Over time, our friendship deepened. I was there when her son was diagnosed with retinitis pigmentosa, legally blind before his teens. She called me, nearly hysterical, after accidentally backing the car over her children’s kitten. We called each other and cried together when John Lennon was shot. She spent the night with me when my relationship broke up, and when I brought my adopted daughter home from the hospital.
In spite of being told by a nun from high school that she’d never amount to anything, Kathy grew in confidence. She graduated from community college, the only one in her family to earn a degree. Hired first as a Job Corps advisor, then as a juvenile hall counselor, she eventually graduated with a bachelor’s in sociology from John F. Kennedy University.
When I spent a year in Ann Arbor, Kathy felt abandoned. Later I lived in England. Again, she was dismayed about being on her own. I suggested she needed more than one friend.
Somewhere during those years, Kathy confessed she loved my daughter, but she’d spent enough time with little ones for a lifetime. She began to withdraw. I was sad but understood. Having children changes relationships.
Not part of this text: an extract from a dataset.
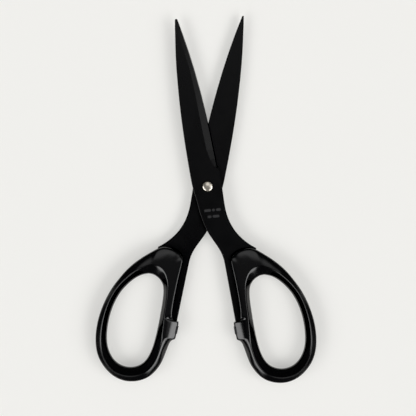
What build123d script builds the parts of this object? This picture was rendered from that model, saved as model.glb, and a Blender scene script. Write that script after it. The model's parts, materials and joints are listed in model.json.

When I moved to England a second time, Kathy developed new friendships. After I returned to the Bay Area, things were no longer the same between us. I met the women she hung out with but felt no connection to them. Occasionally we still talked on the telephone or met for lunch. Her family invited me to Kathy’s surprise 60th birthday party. I went. She called, crying, when her granddaughter died. I attended the memorial service. She phoned to tell me she was retiring. I took her out to lunch to celebrate. I told her I missed her. I wanted to reconnect. She said she missed me too and needed to be away from her friends. “They’re not healthy for me,” she said.
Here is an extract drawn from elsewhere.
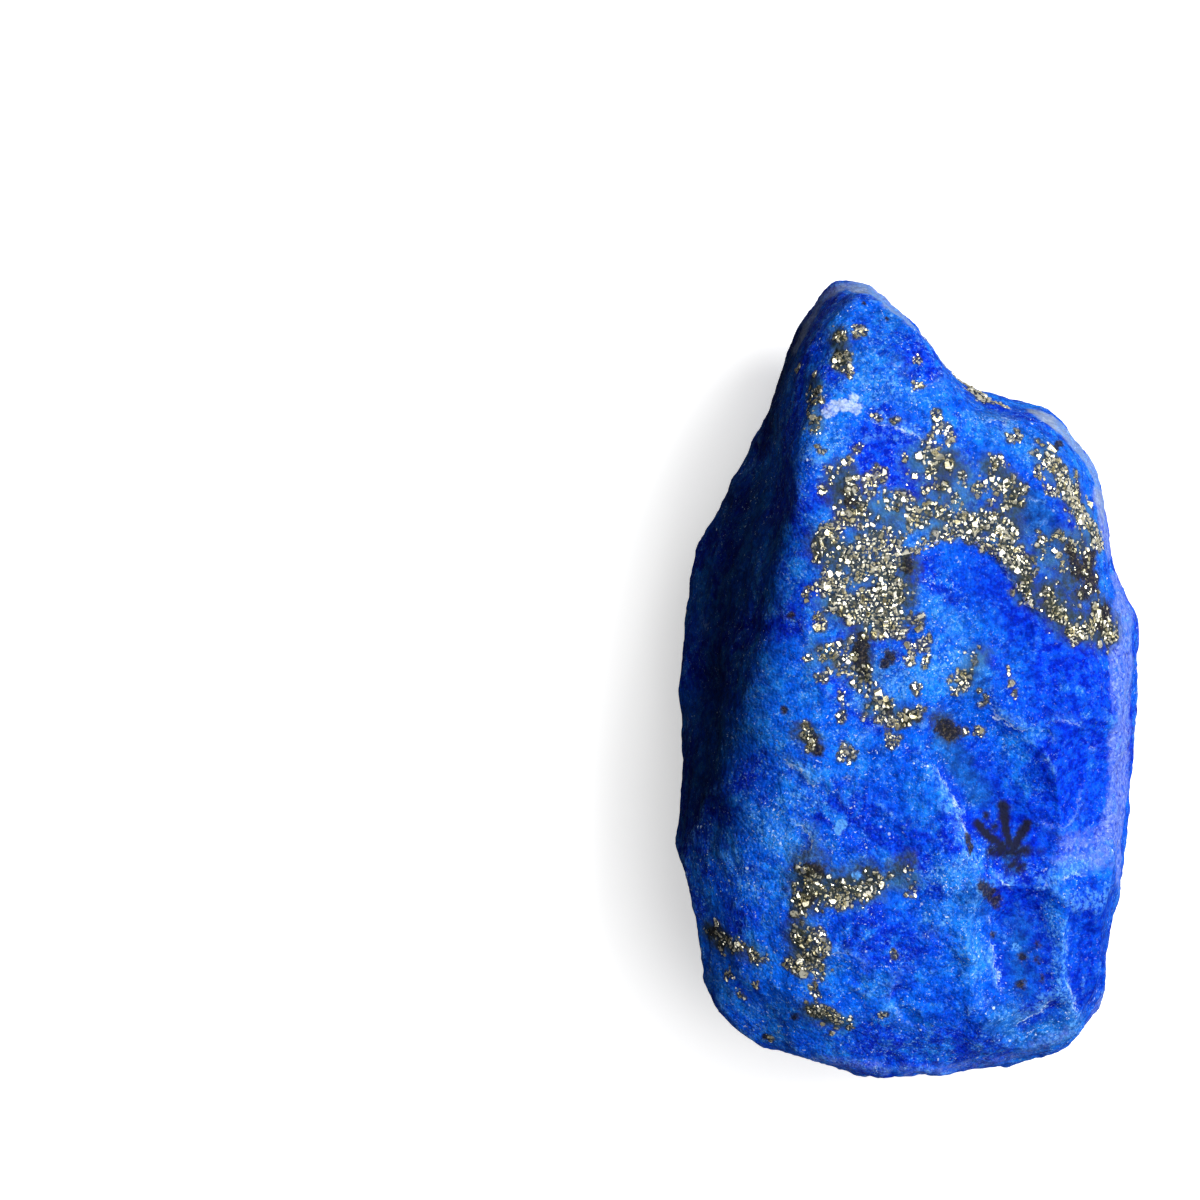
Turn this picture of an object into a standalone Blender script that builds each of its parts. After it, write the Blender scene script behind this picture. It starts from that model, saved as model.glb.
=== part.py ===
"""Rough lapis lazuli: one loose stone, broken on top and worn along its edges.

The stone is one solid. A cube is divided finely, and each of its points slides along its own
ray from the stone's heart until it meets the rock's surface. That surface is a wall with the
stone's outline, which leans in above and below its widest height, closed above by broad
fracture faces and below by worn ones, with a ledge or a rounded flake scar where a piece has
split away.

Built at real size in metres, +Z up, lying on its flat spot with the pointed end towards +Y.
"""

import math

import bmesh
import bpy
import numpy as np
from mathutils import Vector, noise

MM = 0.001

# Driving dimensions, in millimetres
HEART = np.array([0.0, -0.5, 8.5])  # a point inside, from which the whole surface is seen
FARTHEST = 34.0  # no point of the stone is farther from its heart
SIDE_DIVISIONS = 27  # squares along each side of the starting cube
EDGE_WEAR = 1.1  # width over which two faces of the rock round into each other
SCAR_RIM = 0.3  # the same where a flake scar leaves a crisper edge
SHIFT = np.array([0.23, 0.03, 0.0])  # puts the middle of the stone's box on the origin

# The widest outline seen from above, clockwise from the pointed end
OUTLINE = [
    (-4.7, 23.7), (-3.1, 23.8), (-2.1, 23.3), (0.1, 21.5), (2.0, 18.9), (3.9, 17.4),
    (5.9, 16.6), (8.0, 16.1), (9.5, 14.8), (10.8, 12.7), (11.4, 10.0), (11.8, 7.3),
    (12.6, 5.2), (13.4, 3.4), (13.4, -0.7), (12.9, -5.5), (12.6, -9.7), (12.3, -12.6),
    (11.7, -15.2), (11.5, -18.0), (11.1, -20.2), (9.4, -22.1), (5.5, -23.4), (1.5, -24.3),
    (-1.8, -24.1), (-4.9, -23.1), (-8.0, -22.4), (-10.9, -20.8), (-13.2, -17.4),
    (-14.3, -13.3), (-13.9, -5.0), (-14.3, 0.0), (-14.0, 3.4), (-12.5, 8.2), (-9.5, 13.7),
    (-7.3, 20.0), (-6.0, 22.1),
]  # fmt: skip

# How the wall leans: bearing in degrees anticlockwise from +X, height where it is widest,
# then how far it leans in for each millimetre above and below that height
WALL = [
    (-160, 5.6, 0.30, 0.50),
    (-125, 6.8, 0.26, 0.70),
    (-90, 7.4, 0.20, 0.75),
    (-50, 6.4, 0.26, 0.60),
    (-10, 7.8, 0.29, 0.42),
    (25, 6.6, 0.27, 0.50),
    (60, 7.2, 0.25, 0.50),
    (90, 5.2, 0.20, 0.60),
    (112, 5.0, 0.16, 0.45),
    (128, 4.8, 0.36, 0.42),
    (160, 4.4, 0.47, 0.36),
]
GIRDLE_ROUND = 3.0  # how softly the wall turns at its widest height

# Fracture faces: a point on each, the bearing that it falls towards, and its tilt in degrees
TOP_FACES = [
    ((-6.5, 6.0, 19.7), 4, 8),  # broad top, with the metallic band across it
    ((-3.0, 14.2, 18.9), 88, 20),  # falls away to the pointed end
    ((0.5, -5.0, 18.9), 225, 10),  # lower left plateau
    ((1.0, -15.0, 17.2), 258, 20),  # towards the blunt end
    ((0.0, -19.6, 15.2), 266, 44),  # worn nose of the blunt end
    ((9.6, -16.0, 14.4), -30, 34),  # lower right corner
    ((-11.4, -10.5, 14.8), 200, 36),  # worn shoulder at the lower left
    ((9.0, 12.0, 16.2), 36, 34),  # upper right shoulder
    ((10.9, 1.0, 16.6), 2, 50),  # worn right edge
]
UNDER_FACES = [
    ((0.0, 5.0, 0.0), 94, 10),
    ((0.5, -8.5, 0.0), 264, 13),
    ((-6.0, -1.0, 0.0), 184, 22),
    ((6.5, -1.0, 0.0), 2, 18),
    ((5.5, 11.0, 1.6), 56, 32),
    ((-8.0, -14.0, 2.2), 226, 36),
    ((8.0, -15.0, 2.4), 305, 34),
]

# Smaller worn faces: the bearing and elevation that each looks towards, and its depth of cut
WORN_FACES = [
    (148, 40, 0.7), (176, -22, 1.0), (196, 34, 0.7), (214, -12, 0.5), (233, 42, 0.8),
    (251, -28, 0.9), (282, 28, 0.6), (301, -24, 1.0), (322, 16, 0.5), (346, -34, 1.1),
    (12, 30, 0.6), (22, -28, 0.9), (49, 20, 0.4), (62, -30, 1.1), (78, 48, 0.5),
    (99, -26, 1.0), (118, 24, 0.3), (136, -32, 1.2), (168, 22, 0.4), (200, -48, 1.0),
]  # fmt: skip

# Flake scars: both ends of the valley, the bearing and elevation that the scar faces, and the
# radius of its curve
SCARS = [
    ((1.9, -3.9, 17.5), (5.7, -10.2, 15.9), 20, 76, 4.4),  # hollow below the crest
    ((9.8, -7.4, 15.3), (9.2, -10.8, 15.1), 4, 52, 9.0),  # pale bevel on the right edge
    ((6.1, -14.4, 15.0), (6.3, -17.8, 14.3), -60, 78, 4.2),  # hollow with the dark dots
    ((11.2, -14.6, 12.0), (11.0, -17.6, 11.2), -4, 22, 4.0),  # chipped lower right corner
    ((7.4, -20.0, 12.9), (7.0, -20.2, 12.9), -66, 52, 5.5),  # below the hollow
    ((4.6, 17.4, 15.0), (5.2, 17.0, 14.6), 60, 52, 4.5),  # bay beside the pointed end
    ((-6.2, -20.6, 13.2), (-1.5, -21.9, 13.2), 256, 48, 7.5),
    ((-12.3, 7.0, 10.0), (-12.6, -2.0, 10.5), 170, 22, 16.0),  # long hollow in the left side
    ((-13.1, -12.0, 8.0), (-12.6, -15.0, 7.0), 196, 4, 8.0),
    ((13.0, -1.0, 6.0), (12.8, -5.0, 5.5), 2, -8, 9.0),
    ((-1.0, -22.9, 8.0), (4.0, -22.7, 6.5), 272, -4, 8.0),
    ((5.0, 11.0, 1.9), (2.0, 15.0, 2.6), 70, -60, 12.0),
    ((-6.0, -13.0, 1.9), (-2.0, -17.0, 2.3), 240, -66, 10.0),
    ((11.0, 3.0, 3.2), (10.8, -3.0, 2.9), 6, -44, 8.0),
]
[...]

We agreed to see each other more frequently, but nothing changed. I called several times, months apart, and left messages on her answering machine. No response. She often had a temporary roommate, someone who needed a free place to stay—a niece, one of her children, a friend. Perhaps they didn’t tell her about my calls. I telephoned that Diane had been appointed interim college president. Kathy left me a message that she’d read it in the paper. I called to tell her I was retiring. No reply.
I gave up.
At the memorial, I learned Kathy struggled with Alzheimer’s for the previous five years. Her children took turns living with her until they could no longer handle her needs. She moved to a care facility.
I cried at the funeral and chastised myself for not trying harder to keep our friendship alive. Perhaps her lack of response related to early symptoms of the disease. I’ll never know.
Although she died recently, I’d already missed her for a long time.